The new preliminary data released by the Department of Veterans Affairs shows the suicide rate went up 26 percent from 2005 to 2007. It’s assumed that most of the veterans in this age group served in Iraq or Afghanistan.

If there is a bright spot in the data, it’s that in 2007 veterans in the group who used VA health care were less likely to commit suicide than those who did not. That’s a change from 2005.

The military in recent years has struggled as well with an increase in suicides, with the Army seeing a record number last year.
Suicide Rate of Young Veterans Soars

When we mix and confuse the justice of a war with just conduct in the war, and use these unfortunate events to make political hay it makes it harder for kids like Jesse to “find a place in this world” and get the help they need.

Greg Hunter

And- as to Afghanistan- why not send our drug dealers right to the source… instead of locking them up here- let them fight the Taliban for the poppies.

Hmm I wonder who will be our future drug dealers…. disenfranchised military vets with knowledge of country and supply lines.  If I remember correctly there was plenty of HASH and Heroin when old Ronnie was in charge of the USA in the early 80’s.  Nothing like drugs to finance both sides of operation.  Now that the good ole freedom loving USA realizes that it cannot afford to incarcerate drug offenders and educate children at the same time, I wonder when we will stop the madness.
I guess we are going to celebrate Ronnie by putting him on the Fifty.  Hell yes I say everyone knows 50 will get plenty of Ronnies legacy (coke, hash or heroin) so they can forget Ronnies legacy.  I love the irony!

jstults

David:

I’d rather have the Jesse’s here- home and safe.

Gen Chiarelli might agree:

Chiarelli says one of the most important influences on a soldier’s mental health is the cycle of repeated deployments to a war zone.
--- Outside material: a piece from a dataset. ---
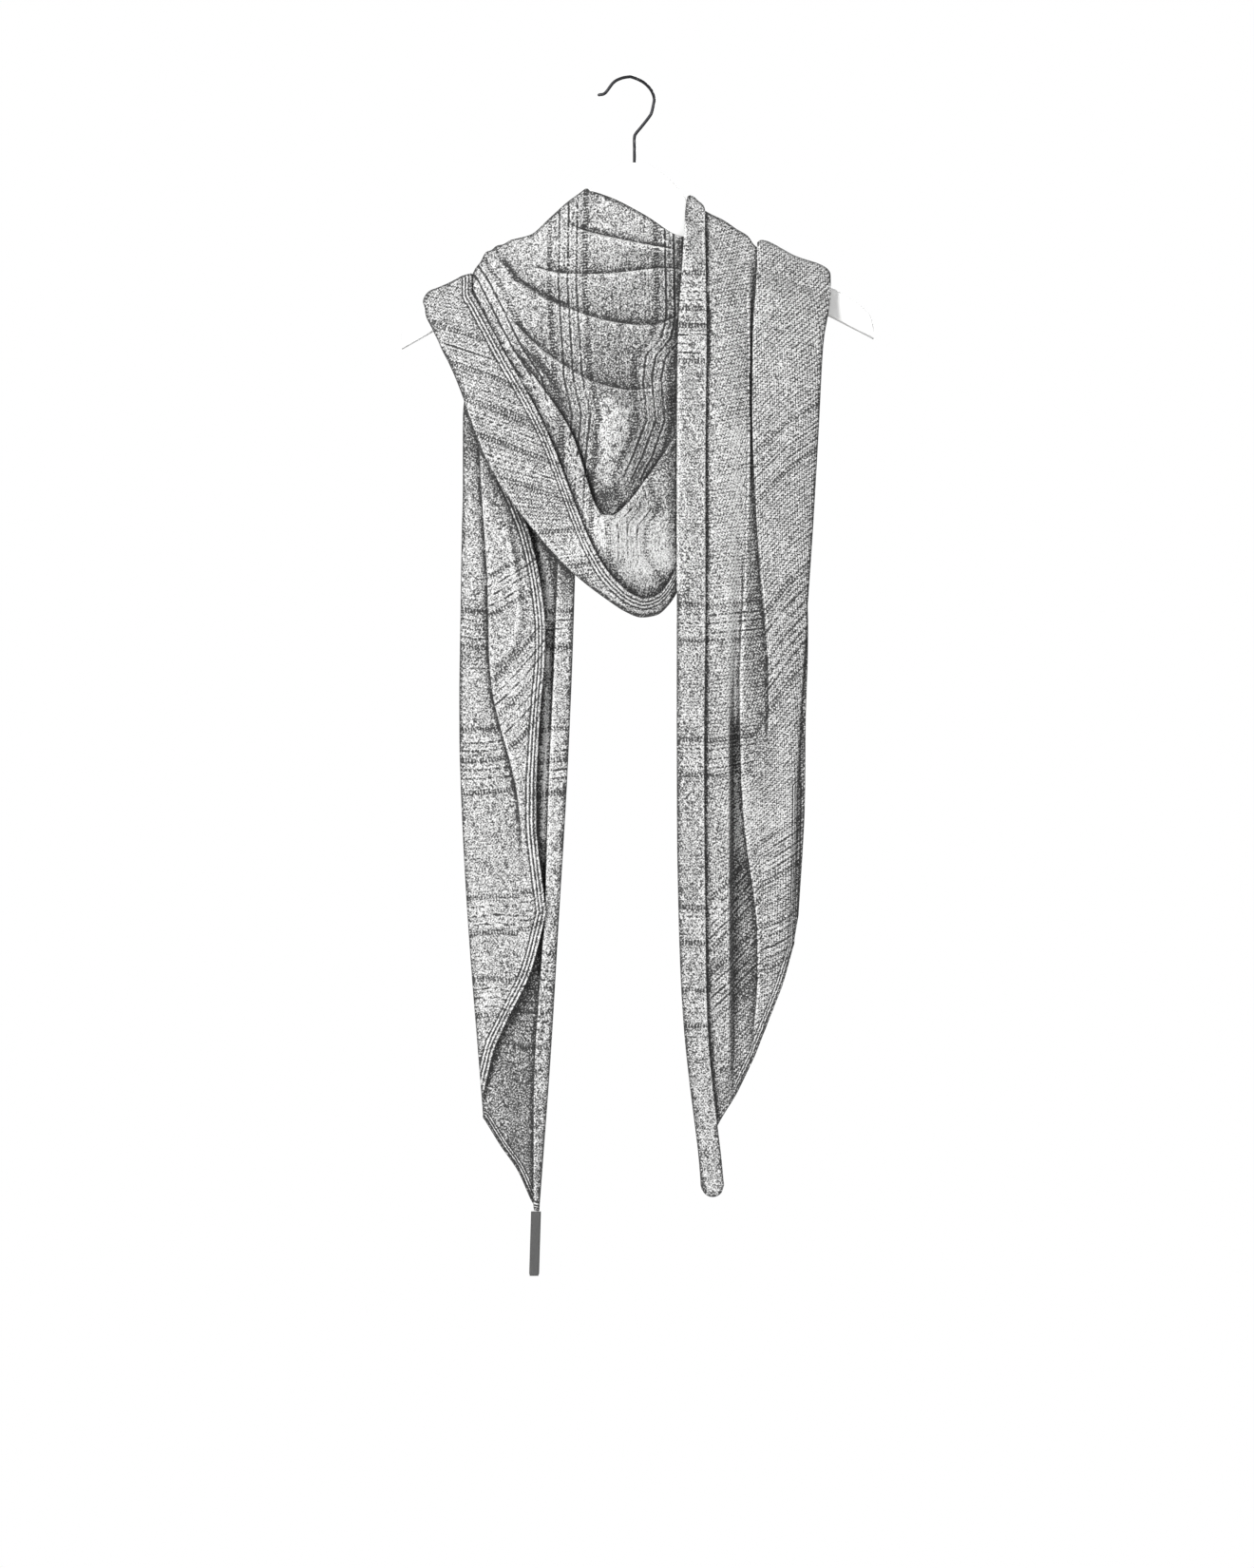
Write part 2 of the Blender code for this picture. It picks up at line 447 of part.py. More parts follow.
def hangerBody(material):
    half = [tuple(p) for p in topHalf] + boardUnder
    ring = np.array([boardPoint(1, *p) for p in half] + [boardPoint(-1, *p) for p in half[-2:0:-1]])
    # The chamfer draws the two faces in from the outline.
    before, after = np.roll(ring, 1, axis=0), np.roll(ring, -1, axis=0)
    way = after - before
    way /= np.linalg.norm(way, axis=1)[:, None]
    inner = ring + np.stack([-way[:, 1], way[:, 0]], axis=1) * -boardRound
    middle = ring.mean(axis=0)
    if np.linalg.norm(inner[0] - middle) > np.linalg.norm(ring[0] - middle):
        inner = ring + np.stack([-way[:, 1], way[:, 0]], axis=1) * boardRound
    n = len(ring)
    edge = boardHalf - boardRound
    layers = [(inner, -boardHalf), (ring, -edge), (ring, edge), (inner, boardHalf)]
    points = np.concatenate([np.column_stack([r[:, 0], np.full(n, y), r[:, 1]]) for r, y in layers])
    faces = [tuple(range(n)), tuple(3 * n + k for k in reversed(range(n)))]
    for k in range(3):
        for i in range(n):
            j = (i + 1) % n
            faces.append((k * n + i, (k + 1) * n + i, (k + 1) * n + j, k * n + j))
    if signedVolume(points, faces) < 0:
        faces = [tuple(reversed(face)) for face in faces]
    board = addMesh("hanger_body", points, faces, material)
    for face in board.data.polygons:
        face.use_smooth = False
    bpy.ops.mesh.primitive_cylinder_add(vertices=20, radius=0.0016, depth=0.03, location=(0.0039, 0, -0.0705))
    bore = bpy.context.object
    bore.name = "bore_cutter"
    bore.hide_render = True
    cut = board.modifiers.new("bore", "BOOLEAN")
    cut.object, cut.solver, cut.operation = bore, "EXACT", "DIFFERENCE"
    return board


def hangerHook(material):
    path = smooth(hookPath, 3)
    path = np.column_stack([path[:, 0], np.zeros(len(path)), path[:, 1]])
    way = np.gradient(path, axis=0)
    way /= np.linalg.norm(way, axis=1)[:, None]
    side = np.column_stack([-way[:, 2], np.zeros(len(path)), way[:, 0]])
    turns = np.linspace(0, 2 * math.pi, 12, endpoint=False)
    circle = side[:, None] * np.cos(turns)[:, None] + np.array([0, 1, 0]) * np.sin(turns)[:, None]
    rings = path[:, None] + wireRadius * circle
    count, around = rings.shape[:2]
    points = rings.reshape(-1, 3)
    faces = [tuple(range(around)), tuple((count - 1) * around + k for k in reversed(range(around)))]
    for i in range(count - 1):
        for k in range(around):
            m = (k + 1) % around
            faces.append((i * around + k, (i + 1) * around + k, (i + 1) * around + m, i * around + m))
    if signedVolume(points, faces) < 0:
        faces = [tuple(reversed(face)) for face in faces]
    return addMesh("hanger_hook", points, faces, material)


def careLabel(material):
    # A strip folded in the middle, its fold up, both leaves hanging.
    x, top, bottom, gap = -79.5, -959.6, -1013.5, 2.6
    width = 7
    outline = [(-gap / 2, bottom), (-gap / 2, -985), (-gap / 2, top - 2), (-0.7, top), (0.7, top)]
    outline += [(gap / 2, top - 2), (gap / 2, -987), (gap / 2 + 0.6, bottom + 1)]
    rows = []
    for side in (-1, 0, 1):
        rows.append([(x + (z - top) * 0.03 + side * (width / 2 + 0.4 * (y > 0)), y, z) for y, z in outline])
    return clothWall("care_label", np.array(rows, float), material, 0.8)


def surface(name, color, rough, metal=0.0):
    material = bpy.data.materials.new(name)
    material.use_nodes = True
    shader = material.node_tree.nodes["Principled BSDF"]
    shader.inputs["Base Color"].default_value = (*color, 1)
    shader.inputs["Roughness"].default_value = rough
    shader.inputs["Metallic"].default_value = metal
    material.diffuse_color = (*color, 1)
    return material


def main():
    for old in list(bpy.data.objects):
        bpy.data.objects.remove(old)
    knit = surface("cashmere_knit", (0.42, 0.42, 0.42), 0.9)
    paint = surface("white_paint", (0.86, 0.86, 0.85), 0.4)
    steel = surface("dark_steel", (0.04, 0.04, 0.045), 0.35, 1.0)
    tape = surface("label_tape", (0.7, 0.7, 0.7), 0.8)
    hangerBody(paint)
    hangerHook(steel)
    frontCowl(knit)
    rightTail(knit)
    leftTailBack(knit)
    leftTailPanel(knit)
    backWrap("back_wrap_inner", innerWrap, laneInner, laneInner, knit)
    backWrap("back_wrap_outer", outerWrap, outerLanes, laneOuter, knit)
    careLabel(tape)


main()
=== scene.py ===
import math

import bpy
import numpy as np
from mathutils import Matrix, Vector


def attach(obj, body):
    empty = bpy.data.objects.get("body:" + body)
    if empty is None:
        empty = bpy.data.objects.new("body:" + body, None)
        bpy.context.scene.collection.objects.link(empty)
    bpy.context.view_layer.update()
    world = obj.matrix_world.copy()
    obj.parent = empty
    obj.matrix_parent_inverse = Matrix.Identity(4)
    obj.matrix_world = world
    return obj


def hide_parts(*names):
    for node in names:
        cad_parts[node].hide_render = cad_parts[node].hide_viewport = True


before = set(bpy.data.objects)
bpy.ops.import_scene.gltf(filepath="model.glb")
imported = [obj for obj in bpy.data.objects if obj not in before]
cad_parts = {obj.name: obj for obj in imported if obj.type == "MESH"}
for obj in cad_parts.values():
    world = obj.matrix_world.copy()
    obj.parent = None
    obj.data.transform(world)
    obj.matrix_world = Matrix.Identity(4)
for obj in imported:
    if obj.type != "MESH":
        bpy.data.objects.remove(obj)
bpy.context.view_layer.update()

print("frame loaded")

# Shapes are worked out in millimetres, X right, Z up, front -Y, and become metres in the mesh.
drape = {
    "step": 2.4,  # spacing of the cloth's points
    "wall": 1.7,  # thickness of the knit
    "laneInner": 1.5,  # distance of the inner layer from the board
    "laneOuter": 4.0,  # and of the outer one
    "armDrop": 14.0,  # how far below the arm's top the cloth starts behind it
    "armFront": 9.0,  # and leaves it in front
    "armEnd": 10,  # the station where the cloth has come clear of the arm
    "seamGap": 0.5,  # the wraps behind come closer to the arm seams than the solids may
    "creaseDepth": 1.5,
    "relaxing": 2,  # passes that ease the cloth's points
    "ribsNarrow": 1.4,  # how much narrower the ribs are on the tails' outer edges
    "farOff": 60.0,  # distance that stands for no line or edge near
}

hanger = {
    "neckTop": (3.4, -71.6),
    "tilt": math.radians(1.25),
    "wire": 1.3,
    "half": 6.0,  # half the board's thickness
    "edgeRound": 1.5,
    # distance from the board's axis, drop below its top
    "top": [
        (0, 0), (10, 0.9), (19.2, 6.3), (30.4, 15.2), (42.3, 29.5), (45.9, 36.2), (51.5, 43.5), (59.6, 51.1),
        (76.5, 64.4), (93.4, 74.9), (112.7, 84.9), (144.9, 101), (166.9, 110.5), (174.9, 115.6),
        (186.6, 123), (192.6, 128.3), (198.2, 136.1), (200.5, 149), (199.8, 153.1),
    ],
    "under": [(164.3, 133.9), (120.8, 111), (88.6, 96), (56.4, 84), (28.2, 78.5), (0, 76.5)],
    "hook": [
        (-26.1, -13.7), (-20.9, -12.1), (-13.9, -3.3), (-7.7, 0.2), (-1.6, 1.5), (1.9, 1.3), (8.9, -1.5),
        (14.1, -5.1), (18.4, -10.3), (20.6, -16.4), (20.2, -20.8), (18.4, -28.7), (15.9, -33), (9.7, -40.9),
        (5.4, -46.1), (3.9, -49.9), (3.9, -60), (3.9, -83),
    ],
}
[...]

Those erode a soldier’s bonds with family.
“The number one thing we can do is to expand the amount of time all soldiers … spend at home,” Chiarelli said.
Army General is point man on Pentagon’s push to improve soldiers’ welfare

As far as whether there is a problem or not, Secretary Gates doesn’t seem to need any more convincing:

The Pentagon official in charge of the wounded warrior program said Sunday he has been forced to resign, as the military continues to struggle with how best to care for troops injured in combat.
[…]
Nearly nine years of war, in Afghanistan and Iraq, has physically, mentally and emotionally battered the military, sending thousands home with severe injuries and spawning spikes in suicides and post-traumatic stress issues.